Dans cette fiction romanesque parue en 2007,
Jean-Marie Goreau aborde sans pédanterie une question qui revient périodiquement sur le devant de la scène médiatique : la réintroduction d'animaux sauvages dans des territoires où ils avaient été éradiqués par l'Homme car réputés nuisibles, notamment aux yeux des éleveurs, considérant que ces territoires peu "valorisés" leur appartiennent au même titre que les moutons ou les vaches qui y paissent. Ours, lynx, loup sont le sujet d'âpres conflits dans lesquels s'immiscent, du côté des détracteurs, la véhémence, la rumeur, l'angoisse immémoriale.

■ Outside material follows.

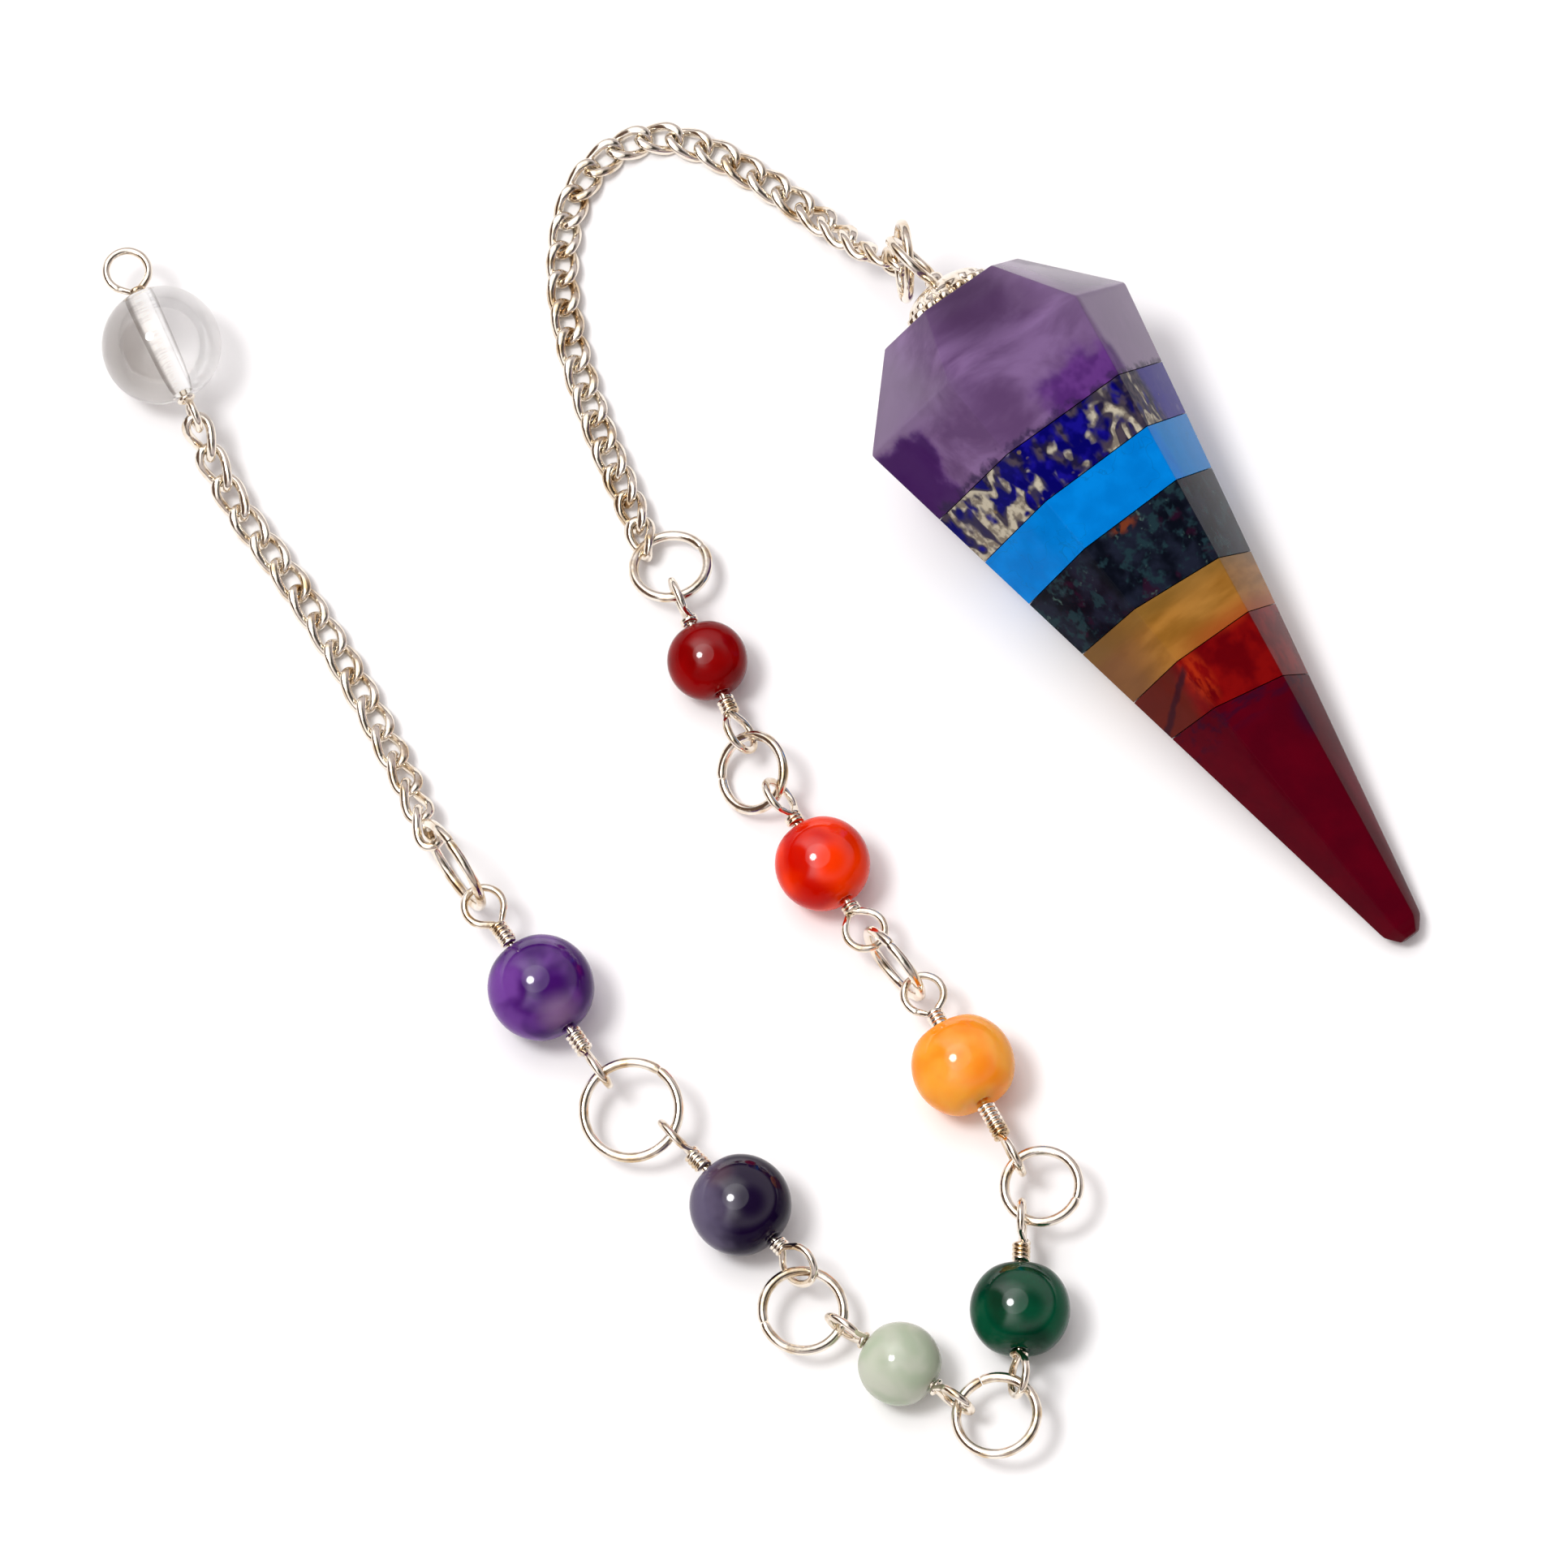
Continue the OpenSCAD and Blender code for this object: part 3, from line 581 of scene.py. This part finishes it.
def lower_chain():
    low, high = sin(radians(BALL_HOOK)), cos(radians(BALL_HOOK))
    last = rings[-1]
    start = BALL_EYE_AT + BALL_EYE_MID * (high * BALL_RUN - np.array([0, 0, low]))
    end = last.at + last.mid * last.spoke(last.angle_out)
    route = np.concatenate([[start], SHIFT + np.array(LOWER_ROUTE), [end]])
    return chain(chain_frames(route, LOWER_PITCH, low * BALL_RUN + np.array([0, 0, high]),
                              last.run(last.angle_out)))


# Finishes. A recipe gets a piece's own millimetres and returns what goes into the shader's sockets.

class Field:
    """A socket of a finish under way. Sums on it add Math nodes."""

    def __init__(self, finish, socket):
        self.finish, self.socket = finish, socket

    def math(self, operation, *others):
        return self.finish.node("ShaderNodeMath", {"operation": operation},
                                dict(enumerate((self, *others))))

    def __add__(self, other):
        return self.math("ADD", other)

    def __radd__(self, other):
        return self.math("ADD", other)

    def __sub__(self, other):
        return self.math("SUBTRACT", other)

    def __rsub__(self, other):
        return self.math("MULTIPLY", -1.0) + other

    def __mul__(self, other):
        return self.math("MULTIPLY", other)

    def __rmul__(self, other):
        return self.math("MULTIPLY", other)

    def __abs__(self):
        return self.math("ABSOLUTE")

    def ramp(self, low, high):
        """0 below low and 1 above high, with a soft rise between; low may be the larger."""
        return self.finish.node("ShaderNodeMapRange", {"interpolation_type": "SMOOTHSTEP"},
                                {0: self, 1: low, 2: high, 3: 0.0, 4: 1.0})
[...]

Le "fou" (on ne peut plus raisonnable en réalité), c'est Jérôme, un jeune biologiste. Il a lâché clandestinement dans la campagne charentaise trois loups, deux mâles et une femelle, qu'il avait "adoptés" tout bébés en Espagne et nourris, sans pour autant en faire des animaux de compagnie. Peu à peu, on s'en doute, son secret sera éventé, et d'abord révélé par lui à des personnes de confiance : Jean-Jules, un vieux paysan pittoresque, Sylvie, la fille du châtelain local, dont il s'éprend (et inversement)... Peu de monde, à vrai dire, des gens discrets face aux voix tonitruantes des partisans de la battue exterminatrice. L'idée, cependant, d'un rééquilibrage du peuplement animal des zones rurales fera peut-être son chemin dans les esprits.
L'écriture de l'auteur est souvent lyrique, tout en ménageant des pauses où un style plus sec, quasi télégraphique, permet de faire retomber la pression émotionnelle. Les dialogues sonnent juste, usant d'expressions vernaculaires vigoureusement imagées.